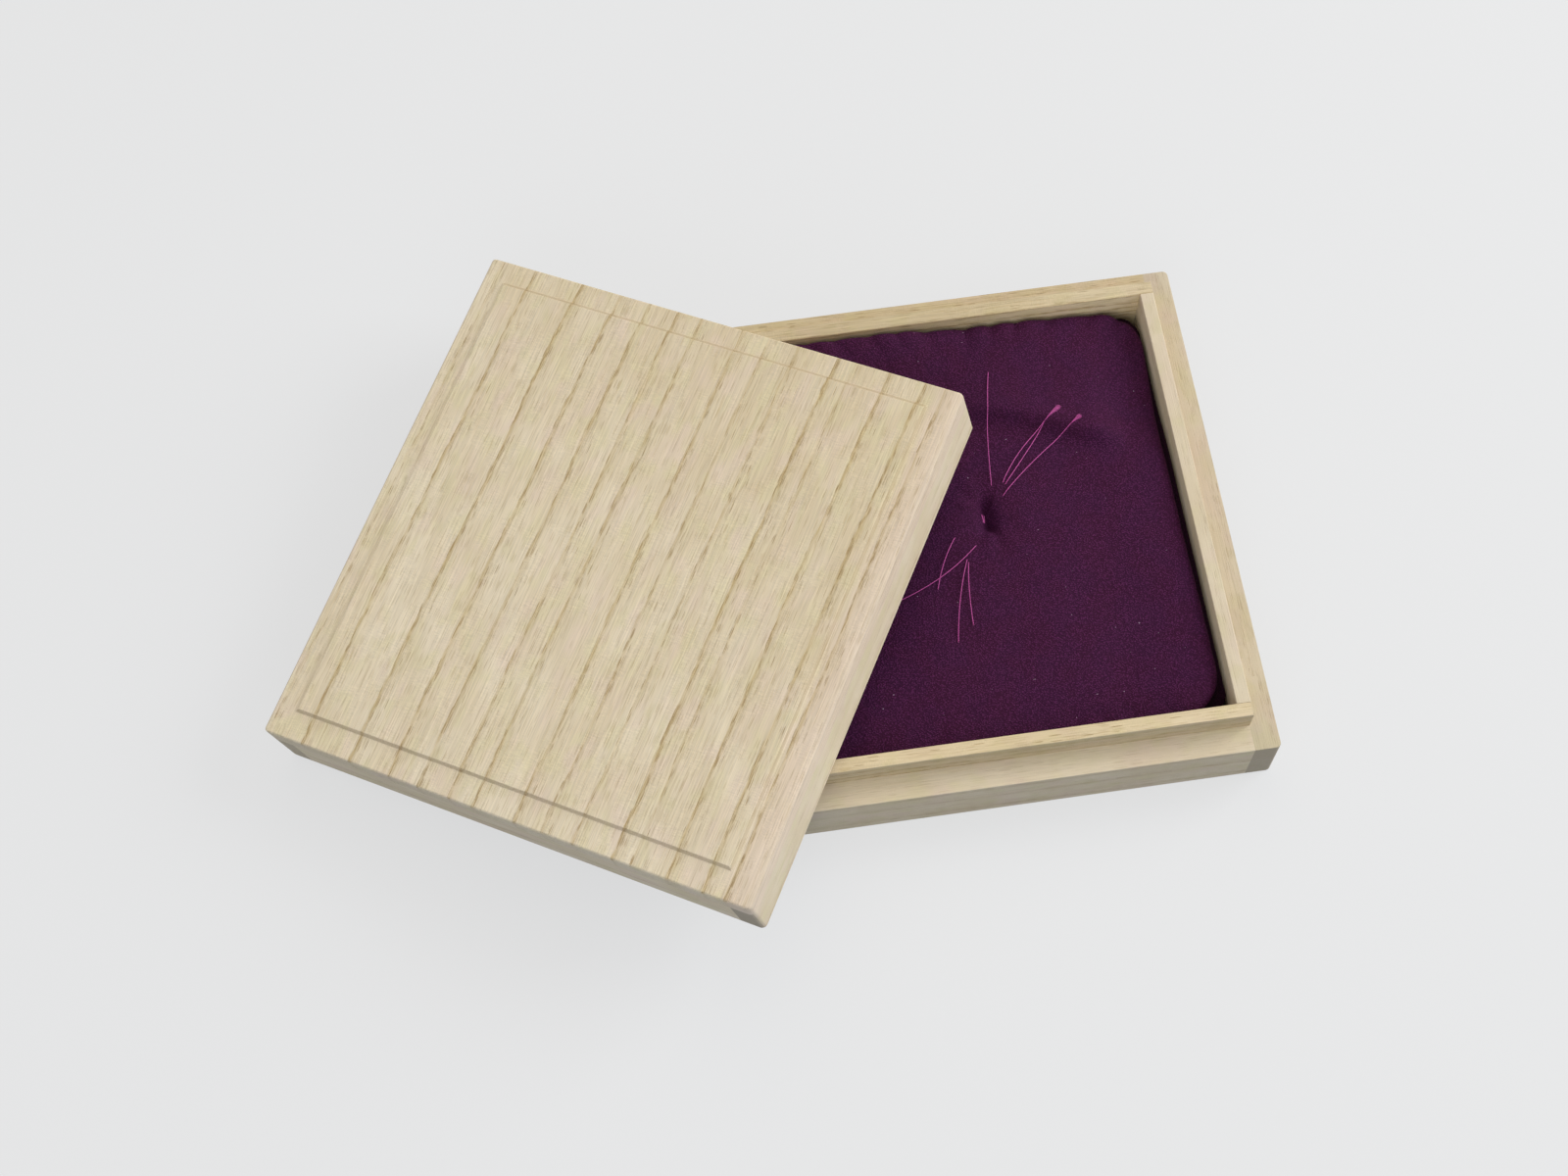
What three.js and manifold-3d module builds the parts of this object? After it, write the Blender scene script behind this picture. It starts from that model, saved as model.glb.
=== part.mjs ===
// A shallow paulownia box, shown open: a tray with a fitted lip, a tufted crepe cushion and a leaning lid.
// Lengths are in millimetres, +Z is up and the front faces -Y.
// The origin is the centre of the tray's underside.

import * as THREE from "three";
import { mergeVertices } from "three/addons/utils/BufferGeometryUtils.js";
import Module from "manifold-3d";

const wasm = await Module();
wasm.setup();

// Closed box
const boxWidth = 150;
const boxDepth = 155;
const wallThickness = 7.5;
const cornerRadius = 1.5;

// Tray
const trayWallHeight = 18.5;
const bottomThickness = 5;
const bottomRabbet = 3.5;
const lipThickness = 4;
const lipRise = 8;

// Lid
const lidHeight = 21.5;
const lidBoardThickness = 7;
const lidClearance = 0.4;
const lidEdgeRadius = 2;
const lidEndRounding = 1;
const borderWidth = 8.5;
const fieldRise = 0.7;
const fieldSlope = 1.4;
const fieldOffset = { x: -1, y: 0.7 };
const fieldCornerRadius = 0.4;

// Lid, taken off and leaning on the tray
const seatGap = 0.3;
const glueGap = 0.3;
const lidTurn = THREE.MathUtils.degToRad(-31.1);
const lidPlaceShare = { x: -0.649, y: -0.03 };

// Cushion
const cushionClearance = 0.8;
const cushionCornerRadius = 13;
const cushionEdgeRound = 7;
const cushionCrown = 4.2;
const cushionBackLift = 2.5;
const cushionBackReach = 28;
const cushionBelowLip = 2.5;
const sideDraw = 1;
const cushionFloorGap = 0.3;

// Tuft, drawn down a little off the middle by hand
const tuftPlace = { x: 5.5, y: 2 };
const tuftDepth = 6.5;
const tuftReach = 5.5;
const stitchLength = 8;
const stitchSpacing = 0.42;
const stitchRadius = 0.25;
const stitchCount = 3;
const stitchLift = 0.7;

// Fineness of round stretches
const cornerSteps = 4;
const edgeSteps = 5;
const slopeSteps = 5;
const stitchSides = 8;
const cutOverrun = 2;

// Finishes
const wood = { color: "#d0c1a3", roughness: 0.78, metalness: 0 };
const crepe = { color: "#421c3c", roughness: 0.95, metalness: 0 };
const thread = { color: "#a2458c", roughness: 0.6, metalness: 0 };

// Sizes that follow
const lidWall = wallThickness - lidClearance;
const lipTop = trayWallHeight + lipRise;
const lipOuterX = boxWidth / 2 - wallThickness;
const lipOuterY = boxDepth / 2 - wallThickness;
const lipInnerX = lipOuterX - lipThickness;
const lipInnerY = lipOuterY - lipThickness;
const cushionFloorZ = bottomThickness + cushionFloorGap;
const cushionEdgeThickness = lipTop - cushionBelowLip - cushionCrown - cushionFloorZ;

function piece(name, geometry, finish) {
  const mesh = new THREE.Mesh(geometry, new THREE.MeshStandardMaterial(finish));
  mesh.name = name;
  return mesh;
}

// A straight block between two opposite corners
function block(low, high) {
  const size = new THREE.Vector3().subVectors(high, low);
  const middle = new THREE.Vector3().addVectors(low, high).divideScalar(2);
  return new THREE.BoxGeometry(size.x, size.y, size.z).translate(middle.x, middle.y, middle.z);
}

function solidOf(geometry) {
  const bare = geometry.clone();
  bare.deleteAttribute("normal");
  bare.deleteAttribute("uv");
  const merged = mergeVertices(bare);
  return new wasm.Manifold(new wasm.Mesh({
    numProp: 3,
    vertProperties: new Float32Array(merged.attributes.position.array),
    triVerts: new Uint32Array(merged.index.array),
  }));
}

function geometryOf(solid) {
  const { vertProperties, triVerts } = solid.getMesh();
  const geometry = new THREE.BufferGeometry();
  geometry.setAttribute("position", new THREE.BufferAttribute(vertProperties, 3));
  geometry.setIndex(new THREE.BufferAttribute(triVerts, 1));
  geometry.computeVertexNormals();
  return geometry;
}

// Points of a level rectangle with round corners, counter-clockwise seen from above
function roundedRing(halfX, halfY, radius, z) {
  const corners = [[1, 1], [-1, 1], [-1, -1], [1, -1]];
  return corners.flatMap(([signX, signY], quarter) =>
    Array.from({ length: cornerSteps + 1 }, (_, step) => {
      const angle = (quarter + step / cornerSteps) * Math.PI / 2;
      const x = signX * (halfX - radius) + radius * Math.cos(angle);
      const y = signY * (halfY - radius) + radius * Math.sin(angle);
      return new THREE.Vector3(x, y, z);
    }));
}

// A closed skin through stacked rings of equally many points, with a fan to the middle of each end
function stackedRings(rings, lowMiddle, highMiddle) {
  const count = rings[0].length;
  const points = [...rings.flat(), lowMiddle, highMiddle];
  const lowIndex = points.length - 2;
  const highIndex = points.length - 1;
  const topRing = (rings.length - 1) * count;
  const index = [];
  for (let i = 0; i < count; i += 1) {
    const next = (i + 1) % count;
    index.push(lowIndex, next, i);
    index.push(highIndex, topRing + i, topRing + next);
    for (let level = 0; level < topRing; level += count) {
      index.push(level + i, level + next, level + count + next);
      index.push(level + i, level + count + next, level + count + i);
    }
  }
  const geometry = new THREE.BufferGeometry().setFromPoints(points);
  geometry.setIndex(index);
  geometry.computeVertexNormals();
  return geometry;
}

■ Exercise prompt
Restate word for word only the lines running from the beginning of the data to the line holding "the tray's underside.", both included.

■ Answer for this exercise
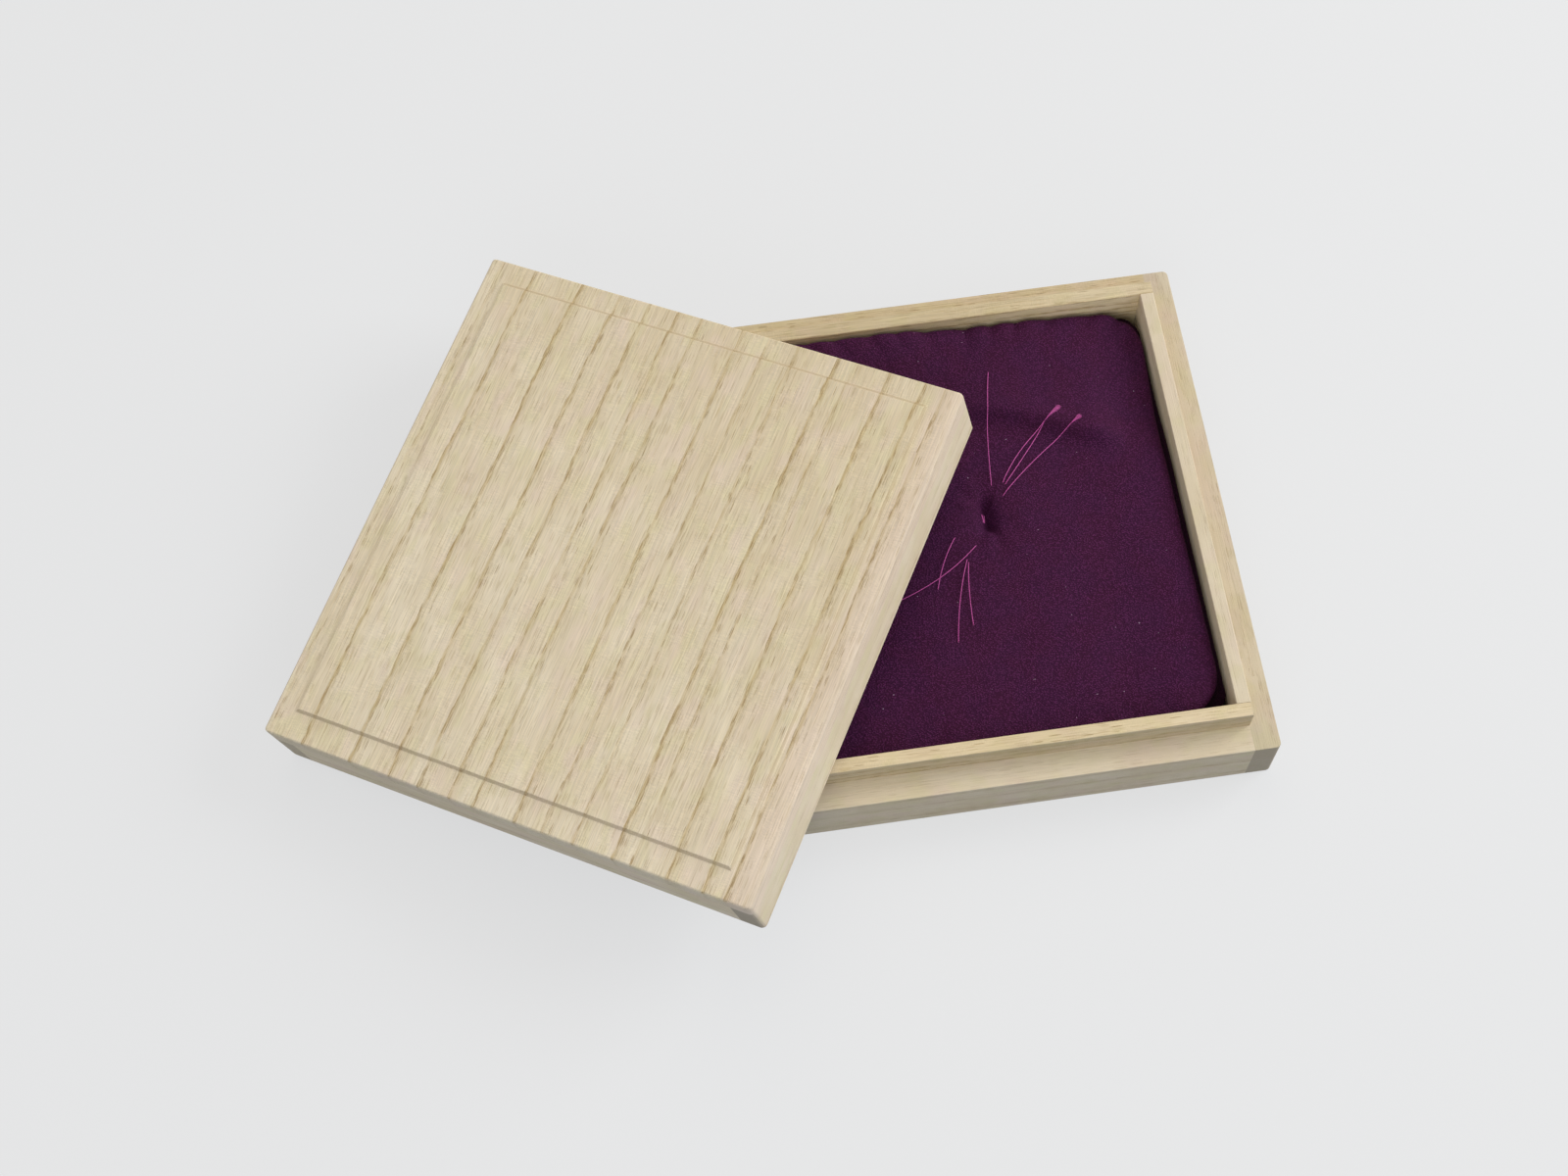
What three.js and manifold-3d module builds the parts of this object? After it, write the Blender scene script behind this picture. It starts from that model, saved as model.glb.
=== part.mjs ===
// A shallow paulownia box, shown open: a tray with a fitted lip, a tufted crepe cushion and a leaning lid.
// Lengths are in millimetres, +Z is up and the front faces -Y.
// The origin is the centre of the tray's underside.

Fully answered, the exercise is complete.